Values are presented as mean±standard deviation, number (%), mean (range).

Discussion

Conventional VATS pulmonary resection with 1-lung ventilation has become well established over the last 3 decades [1], and our promising initial experience with nonintubated uniportal VATS pulmonary resection indicates that this approach may be a feasible alternative to conventional VATS pulmonary resection with endotracheal intubation for properly selected patients.

Gonzalez-Rivas et al. [3] reported a mean surgical time for uniportal thoracoscopic lobectomy under endotracheal intubation of 154.1±46 minutes and Guo et al. [6] reported an overall mean operative length of nonintubated complete VATS segmentectomy of 166 minutes. In this study, the average operative duration was 125.9±50.1 minutes, which is consistent with the fact that our analysis included both major (72.5%) and minor pulmonary resections.

Three patients (7.5%) in our study, all of whom underwent segmentectomy, developed intraoperative hypoxemia requiring conversion to assisted ventilation with endotracheal intubation. Their BMI did not exceed 30 kg/m2, which was one of our selection criteria, but 1 patient had a BMI (26.4 kg/m2) greater than 25 kg/m2. Two patients had underlying lung diseases such as emphysema and bronchiectasis. In addition, the patient with emphysema had a poor preoperative lung function test, with a forced expiratory volume in 1 second of 1.46 L (61%) and a diffusing capacity of the lung for carbon monoxide of 6.2 mL/mm Hg/min (39%). However, the other 2 patients’ preoperative lung function tests were within the normal range. In addition, 1 patient (2.5%) required intraoperative conversion to multiportal VATS because of a pulmonary artery injury. A lymph node that was proximal to the basal segmental artery was too adhesive to dissect. After the pulmonary artery injury, we decided to add an additional port to suction the blood, so that we could obtain a better operative field. The injured basal segment artery was easily divided using an endostapler afterward. More definite and highly judicious patient selection criteria should be established to avoid these risks. In contrast to our study, Chen et al. [14] reported that 16 of 446 patients (3.6%) required conversion to assisted ventilation with endotracheal intubation because of significant mediastinal movement, persistent hypoxemia, pleural adhesions, ineffective epidural anesthesia, bleeding, and tachypnea. The lower conversion rate in their study may reflect the larger percentage of wedge resections in comparison to ours (51.3% versus 25%).

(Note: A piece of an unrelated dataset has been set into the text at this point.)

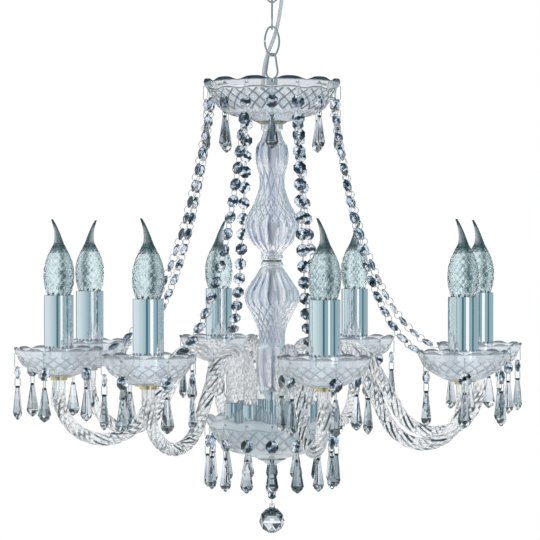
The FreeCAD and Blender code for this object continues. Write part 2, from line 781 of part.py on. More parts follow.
def placed_on_arm(shape, index):
    """Moves a shape made on an arm's plane to that arm, turned in its ferrule."""
    azimuth = first_arm_azimuth + 360.0 * index / arm_count
    pivot = outward(azimuth) * ferrule_circle
    copy = shape.copy()
    copy.translate(Vector(-ferrule_circle, 0, 0))
    turn = Placement(pivot, Rotation(Vector(0, 0, 1), azimuth + arm_swings[index] - 90.0))
    copy.Placement = turn.multiply(copy.Placement)
    return copy


def candle_place(index):
    azimuth = first_arm_azimuth + 360.0 * index / arm_count
    reach = candle_circle - ferrule_circle
    return outward(azimuth) * ferrule_circle + outward(azimuth + arm_swings[index]) * reach


def arm_azimuth(index):
    return first_arm_azimuth + 360.0 * index / arm_count + arm_swings[index]


def arm_cup():
    """The metal cup on the arm's end that carries a bobeche."""
    plate = tube(arm_cup_radius, nipple_radius + seat_gap, cup_plate_z - arm_cup_plate, cup_plate_z)
    bore = arm_radius + glass_gap
    collar = tube(bore + arm_cup_wall, bore, cup_plate_z - arm_cup_plate - arm_cup_collar,
                  cup_plate_z - arm_cup_plate)
    return plate.fuse(collar).removeSplitter()


def lamp_holder():
    """A plastic lamp holder on its threaded nipple."""
    body = Part.makeCylinder(holder_radius, holder_height, Vector(0, 0, holder_foot_z))
    nipple_z = cup_plate_z - arm_cup_plate + seat_gap
    nipple = Part.makeCylinder(nipple_radius, holder_foot_z - nipple_z, Vector(0, 0, nipple_z))
    socket_z = holder_top_z - socket_depth
    socket = Part.makeCylinder(socket_radius, socket_depth + cut_past, Vector(0, 0, socket_z))
    return body.fuse(nipple).cut(socket).removeSplitter()


def bulb():
    """A candle bulb with a bent tip towards +X, and its screw cap."""
    points = [(radius, sleeve_top_z + height) for radius, height in bulb_outline]
    head, foot = points[-1], points[0]
    envelope = revolved([
        straight((0, foot[1]), foot), curve(points), straight(head, (0, head[1])),
        straight((0, head[1]), (0, foot[1])),
    ])
    sections = []
    centres = [Vector(x, 0, sleeve_top_z + z) for x, z, _ in bulb_tip]
    for index, (_, _, radius) in enumerate(bulb_tip):
        ahead = centres[min(index + 1, len(centres) - 1)]
        behind = centres[max(index - 1, 0)]
        heading = Vector(0, 0, 1) if index == 0 else ahead - behind
        sections.append(Part.Wire([Part.makeCircle(radius, centres[index], heading)]))
    tip = Part.makeLoft(sections, True)
    knob = Part.makeSphere(bulb_knob_radius, centres[-1])
    glass = envelope.fuse([tip, knob]).removeSplitter()
    cap_top = bulb_base_z - seat_gap
    cap_foot = cap_top - bulb_cap_length
    shell_foot = cap_foot + bulb_contact_height
    shell = Part.makeCylinder(bulb_cap_radius, cap_top - shell_foot, Vector(0, 0, shell_foot))
    contact = Part.makeCone(bulb_contact_radius, bulb_cap_radius, bulb_contact_height, Vector(0, 0, cap_foot))
    return Part.makeCompound([glass, shell.fuse(contact).removeSplitter()])


def on_candles(shape):
    return Part.makeCompound([turned_to(shape, arm_azimuth(i), candle_place(i)) for i in range(arm_count)])


# ---------------------------------------------------------------- ball
def ball_drop():
    """Ring, small bead, ring and faceted ball below the finial's eye."""
    scale = small_bead_scale
    offset = bead_hole_offset * scale
    eye_wire_z = finial_eye_z - finial_eye_radius
    ring_radius = bead_pitch / 2 - bead_hole_offset
    ring_top_z = eye_wire_z + finial_wire_radius + wire_radius + move_gap
    ring_z = ring_top_z - ring_radius
    normal = Vector(1, 0, 0)
    hole_z = ring_z - ring_radius
    bead = octagon_bead(scale)
    bead.rotate(Vector(0, 0, 0), Vector(0, 0, 1), 90)
    bead = at_height(bead, hole_z - offset)
    lower_hole_z = hole_z - 2 * offset
    hub_hole_z = lower_hole_z - 2 * ring_radius
    rings = [Part.makeTorus(ring_radius, wire_radius, Vector(0, 0, ring_z), normal),
             Part.makeTorus(ring_radius, wire_radius, Vector(0, 0, (lower_hole_z + hub_hole_z) / 2), normal)]
    centre_z = hub_hole_z - ball_hub_hole_rise - ball_radius
    sections = []
    for share in ball_levels:
        radius = ball_radius * math.sqrt(1 - share ** 2)
        sections.append(polygon(radius, radius, ball_sides, centre_z + share * ball_radius))
    body = faceted(sections)
    hub = faceted([polygon(*ball_hub_foot, 8, centre_z + ball_radius - ball_hub_sink),
                   polygon(*ball_hub_head, 8, centre_z + ball_radius + ball_hub_head_rise)])
    hole = Part.makeCylinder(bead_hole_radius, 4 * ball_hub_foot[1],
                             Vector(0, -2 * ball_hub_foot[1], hub_hole_z), Vector(0, 1, 0))
    return Part.makeCompound(rings + [bead, body.fuse(hub).cut(hole).removeSplitter()])


# ---------------------------------------------------------------- assembly
drop_azimuths = [720.0 * i / pins_per_dish for i in range(pins_per_dish // 2)]
garland_azimuths = [drop_azimuths[i] + 360.0 / pins_per_dish for i in range(arm_count)]
all_pins = [360.0 * i / pins_per_dish for i in range(pins_per_dish)]
bobeche_azimuths = [180.0 + 360.0 * i / bobeche_pins for i in range(bobeche_pins)]
dish_hole = rod_radius + glass_gap

top_dish, top_pin_x = dish(top_dish_radius, dish_depth, dish_wall, dish_wall, dish_bowl, dish_hole,
                           dish_scallops, dish_scallop_depth, all_pins, dish_pin_drop)
bottom_dish, bottom_pin_x = dish(bottom_dish_radius, dish_depth, dish_wall, dish_wall, dish_bowl, dish_hole,
                                 dish_scallops, dish_scallop_depth, all_pins, dish_pin_drop)
bobeche, bobeche_pin_x = dish(bobeche_radius, bobeche_depth, bobeche_wall, bobeche_floor, bobeche_bowl,
                              nipple_radius + glass_gap, bobeche_scallops, bobeche_scallop_depth,
                              [90.0 + azimuth for azimuth in bobeche_azimuths], bobeche_pin_drop)
bobeche = at_height(bobeche, bobeche_foot_z)
top_pin_z = top_rim_z - dish_pin_drop - pin_sag
bottom_pin_z = bottom_rim_z - dish_pin_drop - pin_sag
bobeche_pin_z = bobeche_rim_z - bobeche_pin_drop - pin_sag

nodes = {
    "ceiling_plate": ceiling_plate(),
    "ceiling_hook": ceiling_hook(),
    "ceiling_cup": ceiling_cup(),
    "cup_collar": tube(collar_radius, hook_stem_radius + seat_gap,
                       -cup_depth - seat_gap - collar_height, -cup_depth - seat_gap),
    "terminal_block": terminal_block(),
    "power_cable": power_cable(),
}
for index, turn in enumerate(link_turns):
    nodes["chain_link_%d" % (index + 1)] = oval_link(turn, link_top_z[index])

rod_top_z = eye_foot_z - eye_boss_height + eye_socket_depth - seat_gap
rod_foot_z = finial_top_z - rod_socket_depth + seat_gap
nodes.update({
    "top_eye": top_eye(),
    "center_rod": tube(rod_radius, rod_bore_radius, rod_foot_z, rod_top_z),
    "column_cap": column_cap(),
    "top_dish": at_height(top_dish, top_dish_foot_z),
    "column_washers": column_washers(),
    "column_upper": glass_turning(upper_outline, column_top_z),
    "column_collar": collar_rings(),
    "column_lower": glass_turning(lower_outline, lower_top_z),
    "arm_hub": arm_hub(),
    "bottom_dish": at_height(bottom_dish, bottom_dish_foot_z),
    "finial": finial(),
})
ferrule = tube(ferrule_radius, arm_radius + glass_gap, hub_plate_z + seat_gap, ferrule_top_z)
ferrule.translate(Vector(ferrule_circle, 0, 0))
nodes["arm_ferrules"] = Part.makeCompound([placed_on_arm(ferrule, i) for i in range(arm_count)])

one_arm = arm_shape()
one_bulb = bulb()
crystal_drop = drop()
for index in range(arm_count):
    name = index + 1
    nodes["arm_%d" % name] = placed_on_arm(one_arm, index)
    nodes["bobeche_%d" % name] = turned_to(bobeche, arm_azimuth(index), candle_place(index))
    nodes["bulb_%d" % name] = turned_to(one_bulb, bulb_tip_azimuths[index], candle_place(index))
    azimuth = drop_azimuths[index]
    place = outward(azimuth) * top_pin_x + Vector(0, 0, top_pin_z)
    nodes["top_drop_%d" % name] = Part.makeCompound([turned_to(s, azimuth, place) for s in crystal_drop])
nodes["arm_cups"] = on_candles(arm_cup())
nodes["lamp_holders"] = on_candles(lamp_holder())
nodes["candle_sleeves"] = on_candles(tube(sleeve_radius, sleeve_radius - sleeve_wall,
                                          candle_floor_z, sleeve_top_z))
nodes["ball_drop"] = ball_drop()

bottom_drops = []
for azimuth in all_pins:
    place = outward(azimuth) * bottom_pin_x + Vector(0, 0, bottom_pin_z)
    bottom_drops += [turned_to(s, azimuth, place) for s in crystal_drop]
nodes["bottom_drops"] = Part.makeCompound(bottom_drops)

bobeche_drops = []
garlands = []
for index in range(arm_count):
    centre = candle_place(index) + Vector(0, 0, bobeche_pin_z)
    for step in bobeche_azimuths[1:]:
        azimuth = arm_azimuth(index) + step
        place = centre + outward(azimuth) * bobeche_pin_x
        bobeche_drops += [turned_to(s, azimuth, place) for s in crystal_drop]
    heading = outward(garland_azimuths[index])
    hook = heading * top_pin_x + Vector(0, 0, top_pin_z)
    inner_hole = centre + outward(arm_azimuth(index) + bobeche_azimuths[0]) * bobeche_pin_x
    garlands += garland(hook, heading, inner_hole)
nodes["bobeche_drops"] = Part.makeCompound(bobeche_drops)
nodes["garlands"] = Part.makeCompound(garlands)

os.makedirs("parts", exist_ok=True)
for name, shape in nodes.items():
    shape.exportStep("parts/%s.step" % name)
print(len(nodes), "nodes; candle circle", round(candle_circle, 1), "overall foot",
      round(nodes["ball_drop"].BoundBox.ZMin, 1))
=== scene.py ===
import math
import random

import bmesh
import bpy
import numpy as np
from mathutils import Matrix, Vector


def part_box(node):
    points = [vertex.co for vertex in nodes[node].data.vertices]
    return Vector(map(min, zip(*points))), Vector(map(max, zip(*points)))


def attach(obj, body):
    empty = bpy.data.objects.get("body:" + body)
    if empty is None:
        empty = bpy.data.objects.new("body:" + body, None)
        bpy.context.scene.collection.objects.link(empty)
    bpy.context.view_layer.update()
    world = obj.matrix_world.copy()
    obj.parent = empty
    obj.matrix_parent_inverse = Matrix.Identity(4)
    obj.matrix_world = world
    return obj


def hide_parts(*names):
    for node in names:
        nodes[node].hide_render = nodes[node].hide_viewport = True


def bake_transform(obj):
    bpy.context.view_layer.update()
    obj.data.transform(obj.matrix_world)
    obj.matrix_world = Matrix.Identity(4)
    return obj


# Eight-arm cut-glass chandelier.  Sizes are in millimetres and become metres when a
# mesh is made.  Azimuths are degrees about Z from -Y towards +X, as in the frame.

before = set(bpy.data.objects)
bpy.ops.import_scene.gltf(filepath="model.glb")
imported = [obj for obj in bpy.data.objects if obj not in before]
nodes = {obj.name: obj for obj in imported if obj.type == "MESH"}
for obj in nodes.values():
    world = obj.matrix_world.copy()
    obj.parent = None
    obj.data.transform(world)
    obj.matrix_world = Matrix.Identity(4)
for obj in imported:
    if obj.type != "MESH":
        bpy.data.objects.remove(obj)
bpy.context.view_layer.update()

MM = 0.001
TAU = 2 * math.pi

# ---------------------------------------------------------------- sizes shared with the frame
ARM_COUNT = 8
FIRST_ARM_AZIMUTH = 13.5
ARM_SWINGS = (-0.9, -1.5, -3.0, 8.3, 2.7, 4.8, 2.0, -0.4)
FERRULE_CIRCLE = 47.0
ARM_RADIUS = 7.25
ARM_END_GAP = 3.0
ARM_INNER_RISE = 26.4
ARCH_RADIUS = 38.0
ARM_SLOPE = math.radians(60.4)
ARM_SLOPE_LENGTH = 65.3
BOWL_RADIUS = 52.0
ARM_OUTER_RISE = 18.9
GLASS_BORE = 5.4
UPPER_OUTLINE = (
    (12.6, 0.0), (12.6, 6.0), (10.2, 9.0), (13.8, 19.0), (18.4, 26.0), (19.5, 38.0),
    (16.7, 51.8), (14.6, 60.0), (14.9, 72.0), (20.6, 90.3), (26.5, 101.2), (30.8, 112.3),
    (30.8, 121.0), (27.1, 130.6), (21.9, 138.0), (13.6, 145.5), (12.0, 149.4),
)
LOWER_OUTLINE = (
    (12.5, 0.0), (18.6, 9.2), (24.6, 18.2), (30.4, 27.0), (31.5, 36.0), (29.4, 43.7),
    (24.0, 53.4), (20.0, 62.1), (16.3, 71.0), (15.0, 80.0), (15.4, 88.6), (18.4, 93.5),
    (19.0, 110.0), (18.2, 126.0), (14.5, 142.0),
)
COLLAR_HEIGHT = 6.6
COLLAR_RADIUS = 13.0
COLLAR_NECK = 11.2
DISH_DEPTH = 48.3
DISH_WALL = 3.0
DISH_BOWL = ((0.225, 0.0), (0.34, 0.05), (0.49, 0.11), (0.63, 0.18), (0.78, 0.33), (0.878, 0.557))
DISH_SCALLOPS = 12
DISH_SCALLOP_DEPTH = 3.8
DISH_PINS = 16
DISH_PIN_DROP = 6.2
PIN_HOLE_RADIUS = 1.5
BOBECHE_RADIUS = 50.0
BOBECHE_DEPTH = 32.0
BOBECHE_WALL = 2.6
BOBECHE_FLOOR = 3.4
BOBECHE_HOLE = 5.2
BOBECHE_BOWL = ((0.35, 0.0), (0.46, 0.06), (0.62, 0.19), (0.80, 0.36), (0.89, 0.54))
BOBECHE_SCALLOPS = 12
BOBECHE_SCALLOP_DEPTH = 2.6
BOBECHE_PINS = 6
BOBECHE_PIN_DROP = 5.0
BULB_OUTLINE = ((6.6, -21.0), (9.0, -14.0), (13.4, 0.0), (16.5, 10.0), (17.5, 21.0), (16.9, 31.0),
                (14.2, 41.0), (9.6, 51.0), (6.2, 57.0))
BULB_TIP = ((0.0, 57.0, 6.2), (0.5, 63.0, 4.3), (2.2, 71.0, 2.9), (4.9, 79.0, 1.9), (7.6, 85.0, 1.2))
BULB_TIP_AZIMUTHS = (-90.0, -90.0, -90.0, 60.0, 90.0, 90.0, -90.0, -90.0)
BULB_WALL = 1.0
CAP_RADIUS = 7.0
CAP_LENGTH = 22.0
CABLE_RADIUS = 2.1
CABLE_ROUTE = (
    (14.0, 6.0, -9.2),
    (14.0, 6.0, -52.0),
    (10.6, 6.5, -86.0),
    (5.4, 6.6, -116.0),
    (-4.2, 6.8, -140.0),
    (-9.2, 6.4, -156.0),
    (-10.9, 5.4, -189.7),
    (-10.9, 5.4, -205.6),
)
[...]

Our postoperative complication rate was 17.5%, which is higher than has been reported in other recent series of nonintubated conventional VATS pulmonary resections [6,15]. Guo et al. [6] reported a postoperative complication rate of 3.1% in a series of nonintubated complete VATS segmentectomies, and Hung et al. [15] had a 6% complication rate in a series of nonintubated uniportal VATS pulmonary resections (31 wedge resections and 1 lobectomy). However, there was no in-hospital mortality in our initial experience, and all the complications were low-grade (I or II) and resolved during the hospital stay. We expect our complication rate to decrease as we accumulate more experience and refine our patient selection process.

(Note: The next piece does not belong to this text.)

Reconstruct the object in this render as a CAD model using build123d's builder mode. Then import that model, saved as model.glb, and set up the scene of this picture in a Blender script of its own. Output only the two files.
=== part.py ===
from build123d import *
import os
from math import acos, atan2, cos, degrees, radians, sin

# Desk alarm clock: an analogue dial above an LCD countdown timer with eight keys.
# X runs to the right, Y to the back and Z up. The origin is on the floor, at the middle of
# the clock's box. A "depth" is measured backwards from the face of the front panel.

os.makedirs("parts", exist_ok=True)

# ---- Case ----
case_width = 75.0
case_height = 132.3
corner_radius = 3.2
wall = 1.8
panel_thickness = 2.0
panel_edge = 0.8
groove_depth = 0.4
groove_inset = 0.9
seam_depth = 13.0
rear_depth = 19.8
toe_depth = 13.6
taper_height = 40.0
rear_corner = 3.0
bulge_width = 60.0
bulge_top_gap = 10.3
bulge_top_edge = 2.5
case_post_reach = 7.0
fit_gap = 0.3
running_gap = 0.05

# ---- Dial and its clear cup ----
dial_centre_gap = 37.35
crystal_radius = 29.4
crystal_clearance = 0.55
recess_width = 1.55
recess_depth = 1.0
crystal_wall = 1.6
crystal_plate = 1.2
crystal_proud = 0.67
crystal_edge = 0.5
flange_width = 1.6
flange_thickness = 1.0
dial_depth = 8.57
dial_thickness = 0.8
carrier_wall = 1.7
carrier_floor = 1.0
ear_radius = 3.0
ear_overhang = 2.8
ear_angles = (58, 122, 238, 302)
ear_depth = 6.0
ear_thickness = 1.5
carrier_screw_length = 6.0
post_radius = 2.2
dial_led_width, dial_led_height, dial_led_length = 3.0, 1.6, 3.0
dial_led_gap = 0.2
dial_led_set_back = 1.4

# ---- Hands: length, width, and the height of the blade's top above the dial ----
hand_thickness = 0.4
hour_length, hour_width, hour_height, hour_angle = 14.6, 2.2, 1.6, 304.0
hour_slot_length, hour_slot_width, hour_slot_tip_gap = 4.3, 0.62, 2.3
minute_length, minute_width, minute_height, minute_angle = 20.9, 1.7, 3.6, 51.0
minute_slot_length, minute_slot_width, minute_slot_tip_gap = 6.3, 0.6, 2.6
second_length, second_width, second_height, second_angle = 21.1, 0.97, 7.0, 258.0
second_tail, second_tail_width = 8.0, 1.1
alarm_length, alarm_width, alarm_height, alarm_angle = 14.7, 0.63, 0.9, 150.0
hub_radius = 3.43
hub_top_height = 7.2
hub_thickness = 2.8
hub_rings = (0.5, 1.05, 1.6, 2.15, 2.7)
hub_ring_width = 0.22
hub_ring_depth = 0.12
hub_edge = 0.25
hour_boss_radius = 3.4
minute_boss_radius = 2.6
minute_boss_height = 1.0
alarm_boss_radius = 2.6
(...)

There are several limitations to our study. First, the number of patients was small because all the procedures were performed by a single surgeon at our institution. Second, our study was non-randomized and retrospective, but to date no other retrospective study has investigated nonintubated uniportal VATS pulmonary resection, including lobectomy and segmentectomy, in Korea. Lastly, the postoperative complication rate was relatively high, but we believe it can be reduced by strengthening our selection criteria for nonintubated VATS major pulmonary resection.

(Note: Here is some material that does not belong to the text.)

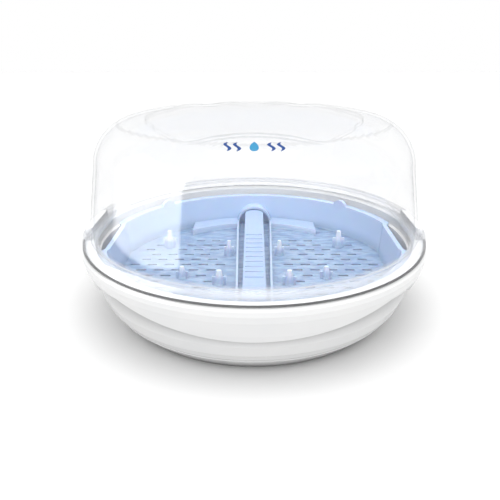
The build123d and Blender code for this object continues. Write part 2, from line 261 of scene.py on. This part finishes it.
def lid_shell():
    """The clear lid: crown, shoulder, wall with its side pockets, flange and lip, closed inside and out."""
    angles = lid_angles()
    rings = crown_rings(angles, 0)
    heights = [120, 116, 112, 108, 104, 100, 97, 94, 91, 88, 85, 82, 79, 76.5, 74.2, 72.9, 72.3, 72.02]
    for z in heights:
        rings.append([lid_point(a, wall_radius(z), z, 0) for a in angles])
    flange = [(FOOT_R + 0.3, 71.98), (FOOT_R + 1.0, 73.5), (FOOT_R + 2.2, 73.4), (137.2, 72.7),
              (138.6, 71.4), (139.5, 69.6), (139.9, 67.0), (140.0, FLANGE_LOW + 0.3), (139.8, FLANGE_LOW),
              (138.3, FLANGE_LOW), (138.0, FLANGE_LOW + 0.6), (137.6, 68.8), (136.2, 70.2), (134.0, 70.6),
              (132.6, 69.6)]
    for r, z in flange:
        rings.append([notch_point(a, r, z) for a in angles])
    lip = [(130.2, 68.0), (LIP_R, LIP_TOP), (LIP_R, 62), (LIP_R, LIP_LOW + 0.4), (LIP_R - 0.4, LIP_LOW),
           (LIP_R - WALL + 0.4, LIP_LOW), (LIP_R - WALL, LIP_LOW + 0.4), (LIP_R - WALL, 62),
           (LIP_R - WALL, LIP_TOP + 0.8), (FOOT_R - WALL - 0.4, 69.2)]
    for r, z in lip:
        rings.append([(r * math.cos(a), r * math.sin(a), z) for a in angles])
    wall_low = 74
    for z in reversed(heights):
        low = z - WALL if z < wall_low else z
        rings.append([lid_point(a, wall_radius(max(z, wall_low)) - WALL, low, WALL) for a in angles])
    inner = crown_rings(angles, WALL)
    rings += reversed(inner)
    obj = grid_object("lid_shell", rings)
    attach(obj, "lid")
    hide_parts("lid")
    dress_lid(obj)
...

In conclusion, in our experience, nonintubated uniportal VATS pulmonary resection demonstrated satisfactory early postoperative outcomes (during the first year) in comparison with other studies in the field of minimally invasive thoracic surgery. In the future, nonintubated uniportal VATS appears to be a promising and feasible combined surgical approach for appropriately selected patients.